The basic details of Manhattan Community Access Corp. v. Halleck are mundane. New York City designated Manhattan Neighborhood Network (MNN), a private nonprofit corporation, operator of a public access channel. Respondents DeeDee Halleck and Jesus Papoleto Melendez produced a film critical of MNN, which MNN agreed to air. The corporation subsequently removed their film and suspended the pair, claiming that they had made threats against MNN employees. Halleck and Melendez sued, claiming that MNN had violated their free speech rights under the First Amendment.
The case made its way to the Second Circuit Court of Appeals, which is where it got interesting. Normally, to assess a First Amendment claim, a court would first determine whether or not the alleged violator was a state actor. But in this case, taking its cues from an opinion of now-retired Justice Anthony Kennedy, the Second Circuit instead ruled that, while MNN was a private entity, its fulfillment of certain roles made it a "public forum," and therefore subject to the requirements of the First Amendment.

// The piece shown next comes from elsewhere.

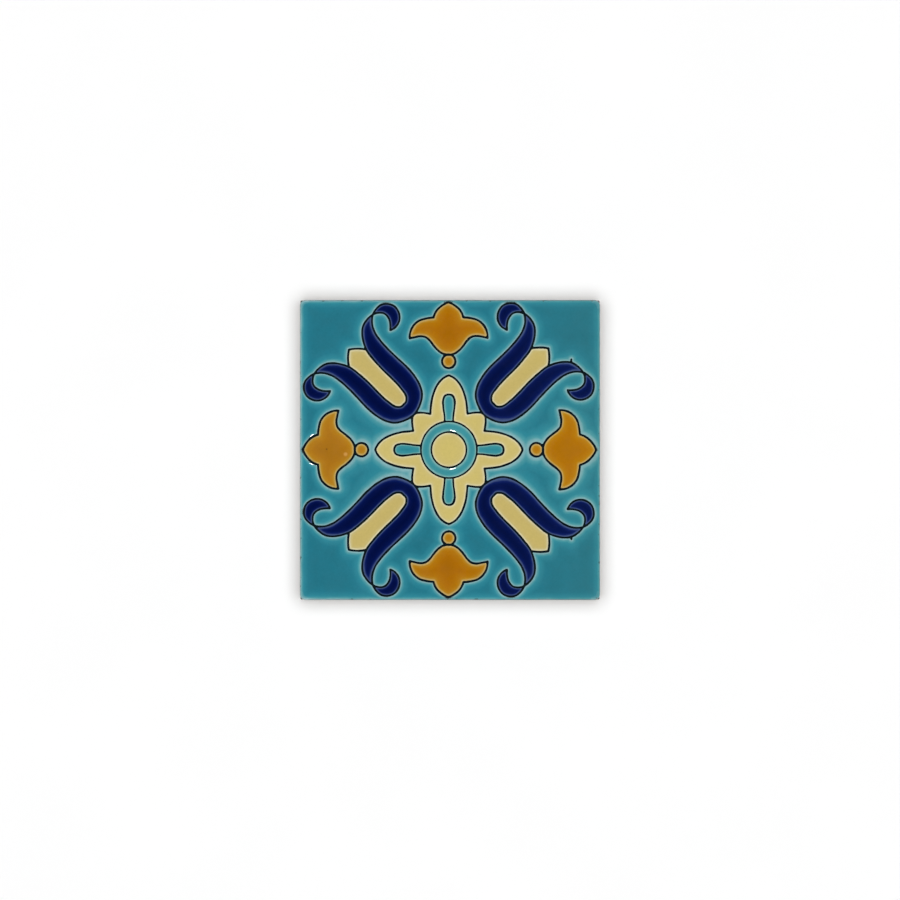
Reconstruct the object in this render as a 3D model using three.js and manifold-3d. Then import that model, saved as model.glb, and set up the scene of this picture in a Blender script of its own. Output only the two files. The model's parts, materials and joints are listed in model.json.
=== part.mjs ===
// A square hand-glazed wall tile, lying on its back with its glazed face up.
// Millimetres, +Z up. The origin is the centre of the back, on the plane that is bedded on the wall.
//
// The tile is one fired piece: a pressed clay biscuit with the glaze melted onto its face. Its shape is
// its section swept across the tile both ways, rounded at the four corners, with shallow keying
// channels in the back for the adhesive. The glazed ornament is colour and fine relief on the face.

import * as THREE from "three";
import { mergeVertices } from "three/addons/utils/BufferGeometryUtils.js";
import Module from "manifold-3d";

// The tile over all.
const SIDE = 100;
const THICKNESS = 8;
const CORNER_RADIUS = 0.4; // of the outline, seen from above

// The glazed arris, where the face rolls over to the side: a quarter of an ellipse.
const ARRIS_REACH = 1.2; // in from the side
const ARRIS_FALL = 0.7; // down from the face

// The side below the arris: an upright land that faces the grout joint, then a draw towards the back.
const LAND_HEIGHT = 4;
const BACK_DRAW = 0.8; // how far each side leans in from the land to the back
const BACK_CHAMFER = 0.4;

// The keying channels in the back. They run along Y, in pairs, with a rib on the centre line.
const CHANNEL_WIDTH = 7;
const CHANNEL_DEPTH = 0.7;
const CHANNEL_CORNER_RADIUS = 2;
const RIB_WIDTH = 4;
const RIM_WIDTH = 6; // the least width of plain back left around the channels

// How far a cutting or trimming solid runs past what it cuts.
const OVERRUN = 2;
// Straight pieces in each arc or ellipse quarter.
const ARC_STEPS = 8;

const GLAZE_COLOUR = 0x2b8793;

const wasm = await Module();
wasm.setup();

// A closed three.js geometry as a manifold solid.
function toSolid(geometry) {
  const bare = geometry.clone();
  bare.deleteAttribute("normal");
  bare.deleteAttribute("uv");
  const merged = mergeVertices(bare);
  return new wasm.Manifold(
    new wasm.Mesh({
      numProp: 3,
      vertProperties: new Float32Array(merged.attributes.position.array),
      triVerts: new Uint32Array(merged.index.array),
    }),
  );
}

// A manifold solid as a three.js geometry.
function toGeometry(solid) {
  const { vertProperties, triVerts } = solid.getMesh();
  const geometry = new THREE.BufferGeometry();
  geometry.setAttribute("position", new THREE.BufferAttribute(vertProperties, 3));
  geometry.setIndex(new THREE.BufferAttribute(triVerts, 1));
  geometry.computeVertexNormals();
  return geometry;
}

function extrude(shape, depth) {
  return new THREE.ExtrudeGeometry(shape, { depth, bevelEnabled: false, curveSegments: ARC_STEPS });
}

// A rectangle centred on the origin, with its four corners rounded.
function roundedRectangle(width, height, radius) {
  const x = width / 2 - radius;
  const y = height / 2 - radius;
  const shape = new THREE.Shape();
  shape.absarc(x, -y, radius, -Math.PI / 2, 0);
  shape.absarc(x, y, radius, 0, Math.PI / 2);
  shape.absarc(-x, y, radius, Math.PI / 2, Math.PI);
  shape.absarc(-x, -y, radius, Math.PI, (3 * Math.PI) / 2);
  return shape;
}

// The tile's section: across is the shape's x, and up is its y.
function sectionShape() {
  const half = SIDE / 2;
  const foot = half - BACK_DRAW;
  const arrisFoot = THICKNESS - ARRIS_FALL;
  const landFoot = arrisFoot - LAND_HEIGHT;
  const faceEdge = half - ARRIS_REACH;

  const shape = new THREE.Shape();
  shape.moveTo(-foot + BACK_CHAMFER, 0);
  shape.lineTo(foot - BACK_CHAMFER, 0);
  shape.lineTo(foot, BACK_CHAMFER);
  shape.lineTo(half, landFoot);
  shape.lineTo(half, arrisFoot);
  shape.absellipse(faceEdge, arrisFoot, ARRIS_REACH, ARRIS_FALL, 0, Math.PI / 2);
  shape.lineTo(-faceEdge, THICKNESS);
  shape.absellipse(-faceEdge, arrisFoot, ARRIS_REACH, ARRIS_FALL, Math.PI / 2, Math.PI);
  shape.lineTo(-half, landFoot);
  shape.lineTo(-foot, BACK_CHAMFER);
  return shape;
}

// The section swept across the whole tile, along Y.
function sweptSection() {
  const length = SIDE + 2 * OVERRUN;
  return extrude(sectionShape(), length)
    .translate(0, 0, -length / 2)
    .rotateX(Math.PI / 2);
}

// The slab: both sweeps of the section, within the outline seen from above.
function slab() {
  const alongY = toSolid(sweptSection());
  const alongX = toSolid(sweptSection().rotateZ(Math.PI / 2));
  const outline = extrude(roundedRectangle(SIDE, SIDE, CORNER_RADIUS), THICKNESS + 2 * OVERRUN);
  return alongY.intersect(alongX).intersect(toSolid(outline.translate(0, 0, -OVERRUN)));
}

// One keying channel as the solid that cuts it, centred at x.
function channelCutter(x, length) {
  const shape = roundedRectangle(CHANNEL_WIDTH, length, CHANNEL_CORNER_RADIUS);
  return toSolid(extrude(shape, CHANNEL_DEPTH + OVERRUN).translate(x, 0, -OVERRUN));
}

// The centres of the channels: as many pairs as leave the rim its least width.
function channelCentres(backWidth) {
  const pitch = CHANNEL_WIDTH + RIB_WIDTH;
  const pairs = Math.floor((backWidth - 2 * RIM_WIDTH + RIB_WIDTH) / (2 * pitch));
  const centres = [];
  for (let i = 0; i < pairs; i++) {
    centres.push((i + 0.5) * pitch, -(i + 0.5) * pitch);
  }
  return centres;
}

function tileGeometry() {
  const backWidth = SIDE - 2 * (BACK_DRAW + BACK_CHAMFER);
  const channelLength = backWidth - 2 * RIM_WIDTH;
  let solid = slab();
  for (const x of channelCentres(backWidth)) {
    solid = solid.subtract(channelCutter(x, channelLength));
  }
  return toGeometry(solid);
}

const glaze = new THREE.MeshStandardMaterial({ color: GLAZE_COLOUR, roughness: 0.12, metalness: 0 });

const tile = new THREE.Mesh(tileGeometry(), glaze);
tile.name = "tile";

const part = new THREE.Group();
part.add(tile);

export default part;
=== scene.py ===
"""A square hand-glazed wall tile: its clay body, the black line drawn on it, and the glazes in between.

The tile lies on its back, glazed face up. One fine sheet is laid out flat, as wide as the face with its
arrises and sides unrolled, and lifted by its distance from the drawn line. Cut level, it falls into the
separate pools of glaze. Each pool is then laid on the tile, where it sinks towards its own rim, and closed.
"""

import json
import math

import bpy
import numpy as np
from bpy.props import FloatProperty, FloatVectorProperty, IntProperty, PointerProperty
from mathutils import Euler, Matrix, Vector, noise
from mathutils.kdtree import KDTree

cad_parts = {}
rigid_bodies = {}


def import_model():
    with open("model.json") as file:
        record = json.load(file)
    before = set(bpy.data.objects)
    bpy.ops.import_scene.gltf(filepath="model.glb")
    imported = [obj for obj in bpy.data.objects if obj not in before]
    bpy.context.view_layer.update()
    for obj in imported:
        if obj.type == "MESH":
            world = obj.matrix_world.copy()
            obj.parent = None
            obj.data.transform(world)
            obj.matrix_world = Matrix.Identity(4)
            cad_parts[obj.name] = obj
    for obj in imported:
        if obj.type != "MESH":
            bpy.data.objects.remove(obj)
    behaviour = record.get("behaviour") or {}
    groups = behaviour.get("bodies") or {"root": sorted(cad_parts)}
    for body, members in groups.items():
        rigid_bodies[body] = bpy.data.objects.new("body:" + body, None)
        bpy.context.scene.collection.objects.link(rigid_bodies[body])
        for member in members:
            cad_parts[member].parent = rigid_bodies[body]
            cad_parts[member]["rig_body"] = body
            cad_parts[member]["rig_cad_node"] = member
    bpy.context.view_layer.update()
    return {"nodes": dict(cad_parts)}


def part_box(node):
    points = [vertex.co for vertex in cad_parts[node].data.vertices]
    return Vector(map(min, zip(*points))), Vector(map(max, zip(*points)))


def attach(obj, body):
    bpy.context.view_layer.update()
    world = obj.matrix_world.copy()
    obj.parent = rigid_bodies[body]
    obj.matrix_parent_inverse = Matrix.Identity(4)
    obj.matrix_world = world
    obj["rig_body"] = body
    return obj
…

The question before the Supreme Court, then, was whether or not what the Second Circuit had done was legitimate. Or, as Halleck and Melendez put it in their initial filing, "whether the Second Circuit erred in rejecting this Court's state actor tests and instead creating a per se rule that private operators of public access channels are state actors subject to constitutional liability."
"Under what circumstances," they ask, "can a private entity (here a private operator of a public access channel) be deemed a state actor, subject to claims under the First Amendment?"
This question concerns more than just the operator of a Manhattan public access channel. Many major social media sites—Twitter, Facebook, YouTube, and so forth—operate as platforms for discussion, and thereby claim no legal responsibility for the content published on them. But if the First Amendment can be enforced against a private entity serving as a public forum, then these sites risk similar lawsuits.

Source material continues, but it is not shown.